C프로그래밍에 비해 설정이 많기 때문에 상대적으로 난이도가 높은 것 같다.
아래는 실행코드이다.
#include <stdio.h>
#include <stdlib.h>
#include <math.h>
#include <string.h>
#include <strings.h>
#include <CL/cl.h>
void vec_add(float *A, float *B, float *C, int N);
void verify(float *C1, float *C2, int N);
void vec_add_opencl(float *A, float *B, float *C, int N);
int main(int argc, char *argv[])
{
int i;
int N = 4096;
if(argc == 2) N = atoi(argv[1]);
float *A = (float *)malloc(sizeof(float) * N);
float *B = (float *)malloc(sizeof(float) * N);
float *C1 = (float *)malloc(sizeof(float) * N);
float *C2 = (float *)malloc(sizeof(float) * N);
srand(0);
for(i = 0; i < N ; i++)
{
A[i] = (float)(rand() % 1000) / 100.0f;
B[i] = (float)(rand() % 1000) / 100.0f;
}
printf("== Vector Addition ==\n");
printf("N : %d\n", N);
vec_add_opencl(A, B, C1, N);
vec_add(A, B, C2, N);
verify(C1, C2, N);
free(A);
free(B);
free(C1);
free(C2);
return EXIT_SUCCESS;
}
void vec_add(float *A, float *B, float *C, int N)
{
int i;
for( i = 0; i < N ; i++)
C[i] = A[i] + B[i];
}
void verify(float *C1, float *C2, int N)
{
int passed = 1;
int i;
for( i = 0 ; i < N ; i++)
{
if(C1[i] != C2[i])
{
fprintf(stderr, "%d: C1=%.2f vs. C2=%.2f\n", i, C1[i], C2[i]);
passed = 0;
}
}
if(passed)
{
printf("PASSED.\n");
}
}
#define CHECK_ERROR(err)\
if(err != CL_SUCCESS){\
fprintf(stderr, "[%s:%d] ERROR : %d\n", __FILE__, __LINE__, err);\
exit(EXIT_FAILURE);\
}\
void vec_add_opencl(float *A, float *B, float *C, int N)
{
cl_platform_id *platform;
cl_device_type dev_type = CL_DEVICE_TYPE_DEFAULT;
cl_device_id dev;
cl_context context;
cl_command_queue cmd_queue;
cl_program program;
cl_kernel kernel;
cl_mem mem_A, mem_B, mem_C;
cl_int err;
cl_uint num_platforms;
cl_uint num_dev = 0;
int i;
//Get the device type to use from the environmental variable.

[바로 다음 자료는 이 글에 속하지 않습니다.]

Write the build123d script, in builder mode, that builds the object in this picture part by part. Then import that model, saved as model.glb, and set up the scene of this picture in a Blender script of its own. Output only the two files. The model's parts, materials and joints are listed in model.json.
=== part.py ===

char *dtype = getenv("CL_DEV_TYPE");
if(dtype)
{
if(strcasecmp(dtype, "cpu") == 0)
{
dev_type = CL_DEVICE_TYPE_CPU;
} else if(strcasecmp(dtype, "gpu") == 0)
{
dev_type = CL_DEVICE_TYPE_GPU;
}
}
// Platform
err = clGetPlatformIDs(0, NULL, &num_platforms);
CHECK_ERROR(err);
if(num_platforms == 0)
{
fprintf(stderr, "[%s:%d] ERROR: No OpenCL platform\n", __FILE__, __LINE__);
exit(EXIT_FAILURE);
}
printf("Number of platforms : %u\n", num_platforms);
platform = (cl_platform_id*) malloc(sizeof(cl_platform_id) * num_platforms);
err = clGetPlatformIDs(num_platforms, platform, NULL);
CHECK_ERROR(err);
// Device
for( i = 0; i < num_platforms ; i++)
{
err = clGetDeviceIDs(platform[i], dev_type, 1, &dev, &num_dev);
if(err != CL_DEVICE_NOT_FOUND) CHECK_ERROR(err);
if(num_dev == 1) break;
}
if(num_dev < 1)
{
fprintf(stderr, "[%s:%d] ERROR: No device\n", __FILE__, __LINE__);
exit(EXIT_FAILURE);
}
// Print the device name.
size_t name_size;
clGetDeviceInfo(dev, CL_DEVICE_NAME, 0, NULL, &name_size);
char *dev_name = (char *)malloc(name_size + 1);
err = clGetDeviceInfo(dev, CL_DEVICE_NAME, name_size, dev_name, NULL);
CHECK_ERROR(err);
printf("Device : %s\n", dev_name);
free(dev_name);
// Context
context = clCreateContext(NULL, 1, &dev, NULL, NULL, &err);
CHECK_ERROR(err);
// Command queue
cmd_queue = clCreateCommandQueue(context, dev, 0, &err);
CHECK_ERROR(err);
// Create a program.
char *source_code = "__kernel void vec_add(__global float *A, __global float *B, __global float *C, int N){\n"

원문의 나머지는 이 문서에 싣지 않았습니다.